In this embodiment, the holding-down portion 6c is set so as to be located at a height of approximately 15 mm from a tray surface of the delivery tray 9, in its lower limit position where the stopper portion 6a of the delivery sheet holding-down member 6 abuts against the stopper receiving portion 8a of the top cover 8.

Consequently, even in the case when the sheet 3 is already stacked on the delivery tray 9 and a user has removed the sheet 3 from the delivery tray 9, the user can place the removed sheet 3 on the delivery tray 9 again. In this way, consideration is given so that the holding-down portion 6c does not become obstructive on the delivery tray 9.

In addition, when the stacking height of the sheets 3 stacked on the delivery tray 9 is lower in position than the position of the holding-down portion 6c of the delivery sheet holding-down member 6 (at a height of approximately 15 mm from the tray surface of the delivery tray 9) as in FIG. 4, the delivered and stacked sheets 3 are not blocking the delivery outlet and the holding-down portion 6c of the delivery sheet holding-down member 6 is not in contact with a trailing edge portion of the stacked sheets.

Next, operations of the image forming apparatus at a sheet passing time will be described. FIG. 5 is a schematic view showing the sheet transport portion and the sheet stacking portion at the sheet passing time, and FIG. 6 is a schematic sectional view showing a substantially fully loaded state of the delivery tray.

At the sheet passing time, when the sheet 3 passes the delivery sheet holding-down member 6, the delivery sheet holding-down member 6 is pushed in a delivery direction to be caused to pivot in a direction indicated by the arrow about the FD upper roller shaft 5a as a pivotal center as shown in FIG. 5, whereby the stopper portion 6a of the delivery sheet holding-down member 6 is separated apart from the stopper receiving portion 8a of the top cover 8.

At this point, the delivery sheet holding-down member 6 pushes down the non-printing surface side of the sheets 3 in the position of the holding-down portion 6c with the aid of its own gravity. Then, when the trailing edge of the sheet 3 passes a nip portion of the FD upper roller 5, the delivery sheet holding-down member 6 pivots in a direction opposite to the direction indicated by the arrow into a non-sheet passing position. Consequently, even in the case of a sheet having a characteristic of floating upward due to static electricity to get into a gap between the top cover 8 and the FD upper roller shaft 5a, the delivery sheet holding-down member 6 can surely knock the sheet down and cause it to fall onto the delivery tray 9.

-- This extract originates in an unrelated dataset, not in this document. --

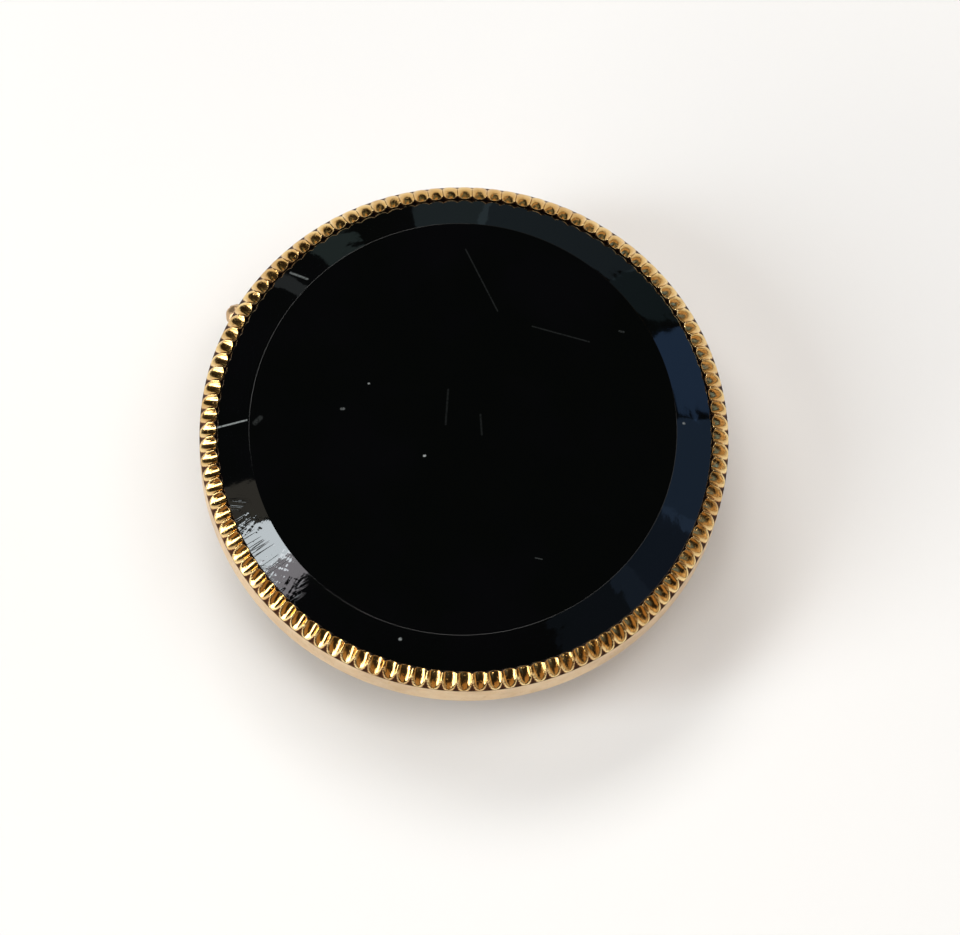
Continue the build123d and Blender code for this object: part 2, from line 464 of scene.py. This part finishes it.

In addition, in this case, as shown in FIG. 5, the height of the sheets 3 stacked on the delivery tray 9 is higher in position than the lower limit position of the holding-down portion 6c of the delivery sheet holding-down member 6 (at a height of approximately 15 mm from the tray surface of the delivery tray 9), and the stopper portion 6b of the delivery sheet holding-down member 6 is in a state in which it is out of contact with the stopper receiving portion 8b of the top cover 8 serving as rotation stopping means.

In this state, the delivered and stacked sheets 3 are not blocking the delivery outlet. However, the height of the sheet stack of the sheets 3 is closer in position to the delivery outlet than that of the case shown in FIG. 4 when the height of the sheet stack of the sheets 3 is lower in position than the position of the holding-down portion 6c, so that the delivery sheet holding-down member 6 is pushing down, with the aid of its own gravity, a top surface of the sheets 3 stacked on the delivery tray 9 on the trailing edge side.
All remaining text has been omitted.